We draw the profiling data with one zone per line, sorting by CPU usage so that the most expensive zones are at the top, as shown in Figure 1. But since timings in a game fluctuate a lot, if we do this naively, lines of output will move around haphazardly and the display will be hard to read.

This is a good application for the frame-rate-independent IIR filters I introduced two months ago (See "Toward Better Scripting, Part I"). We apply these once per frame to the timing values; the reuslting numbers are more stable and the display is easier to read. By varying the filter coefficients, we can decide whether we want to see long-term averages or very recent values.
But we don't just want to know about frame-time hogs. Consistency of frame rate is very important, so we should also seek out routines that are inconsistent in the amount of time they take. In the scripting article, I showed how to compute the variance of a filtered variable. We square-root this to get the standard deviation (stdev), which is measured in seconds. Now the profiler can display and sort by self-stdev and hierarchical-stdev. In addition, we color-code each line of output depending on how unpredictable the zone's timing is; steady zones are drawn in a cool color, and vibrating zones are drawn in a hot color.

Sample Code, and Next Time

This month's sample code is a toy game system with the profiler built in.
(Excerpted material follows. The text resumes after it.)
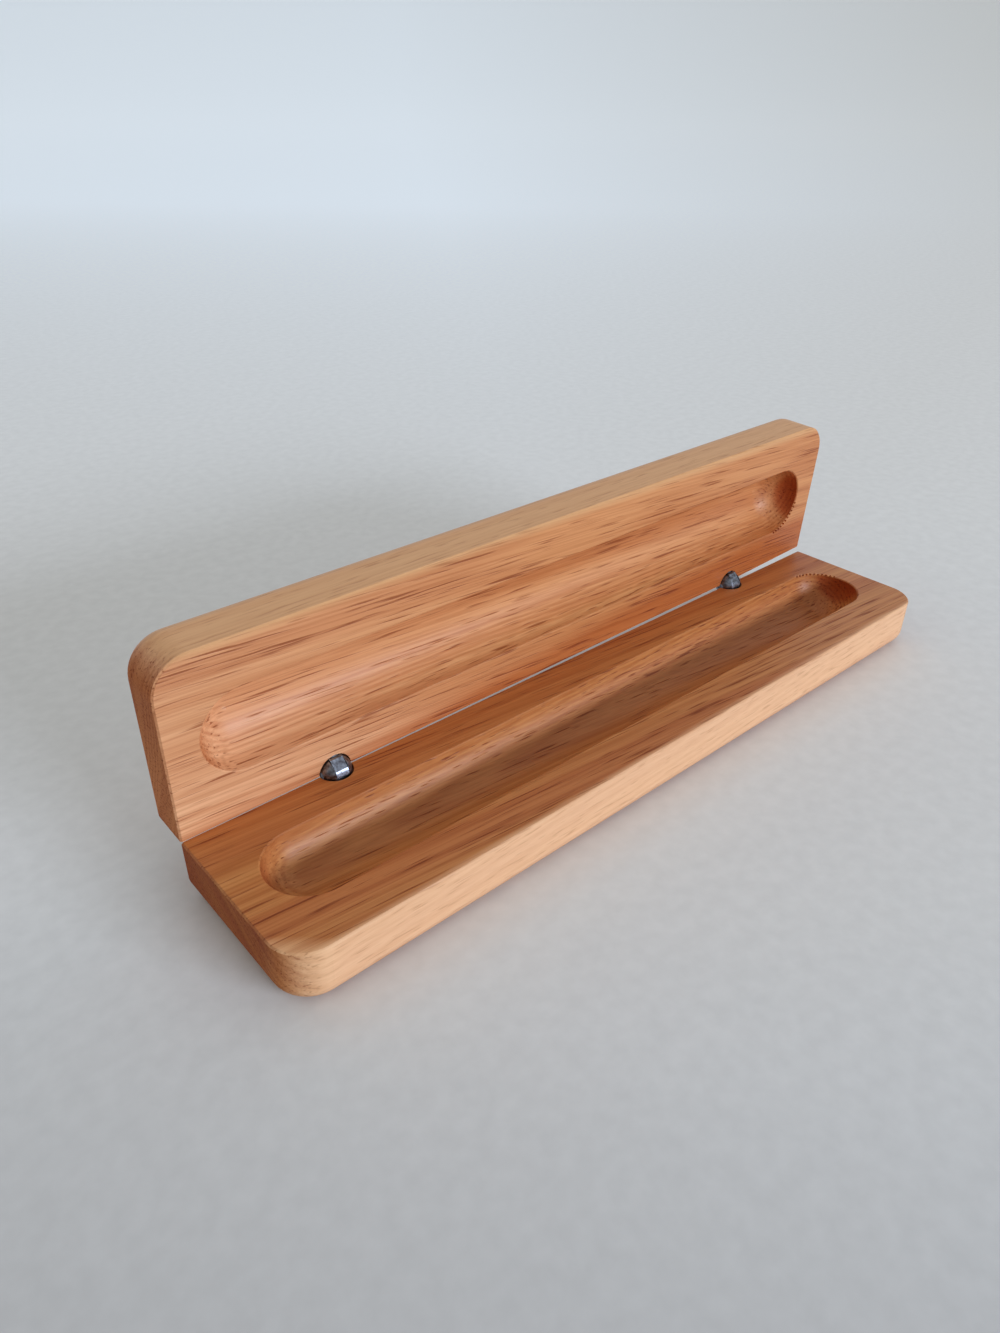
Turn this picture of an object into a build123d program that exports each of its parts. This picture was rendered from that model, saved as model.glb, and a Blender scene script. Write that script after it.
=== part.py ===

There's a simple world full of crates. Besides rendering, the game has dummy functions for AI, audio, etc. To ensure that the different systems run slowly enough for the profile to be interesting across a variety of machines, they artificially slow themselves down. Some functions, like the AI code, fluctuate their CPU usage so that the profiler can detect that variance.

The profiler itself is very modular; you should be able to use it in your own game with minimal effort. We've only just gotten started exploring what we can do with an interactive profiler; next month we'll look at some data processing and visualization enhancements.